Reputed British Parliamentarian, Rt. Hon. Lord Michael Naseby citing 14 diplomatic despatches from Colombo to host countries in 2009, proved that about 7,000 – 8,000 people died in the final battle - out of this 4,000 were LTTE cadres. And the figure 40,000 mentioned in the Darusman Report is a gross exaggeration of the reality.

Besides, if the UK was interested in human rights, the best they could do was to take Adelle Balasingham, who is living in the UK to court.

Q: Fifteen countries including South Korea and Japan and three representatives of regional groupings have spoken on behalf of Sri Lanka at the current session of the UNHRC?

A majority of countries are facing a threat similar to ours before the HRC. Therefore, Governments are reluctant to endorse such action at the Human Rights Council. So, the countries want to work in solidarity. On the other hand, power centers like China and Russia stand up against the Western agenda. They don’t have a hegemonic agenda but are mostly driven by economic ambitions.

Q: What can a small country like Sri Lanka do to counter international pressure?

The world community must be made aware of the true situation using international fora like HRC and the UN General assembly.
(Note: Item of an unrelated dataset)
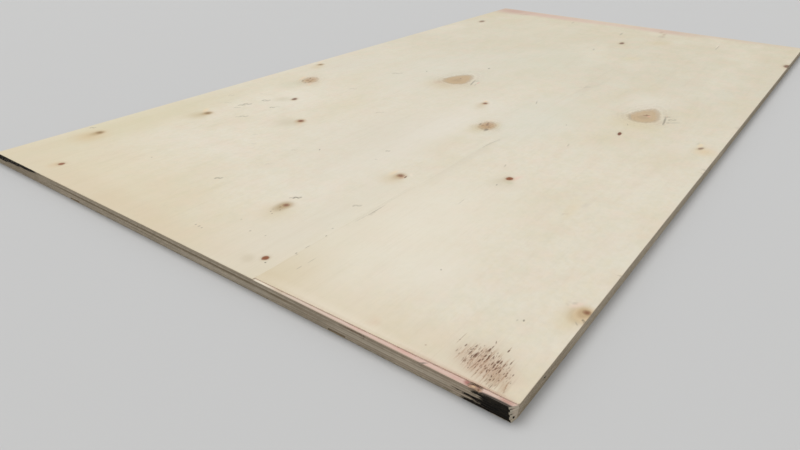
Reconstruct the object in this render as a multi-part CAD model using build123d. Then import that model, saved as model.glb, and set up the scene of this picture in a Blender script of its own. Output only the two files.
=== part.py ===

They should be briefed as to what actually happened.

The strategy at these international bodies should be to win over the countries on-the-fence and strengthen the bonds with friendly countries. Notwithstanding our neutral policy, we must stand in solidarity with them at international fora on common issues.

Finally our message has to be conveyed to the hostile countries also so as to create public opinion in support of our case. In this case, the stance taken by Lord Naseby on Sri Lanka’s issue needs to be given wide publicity.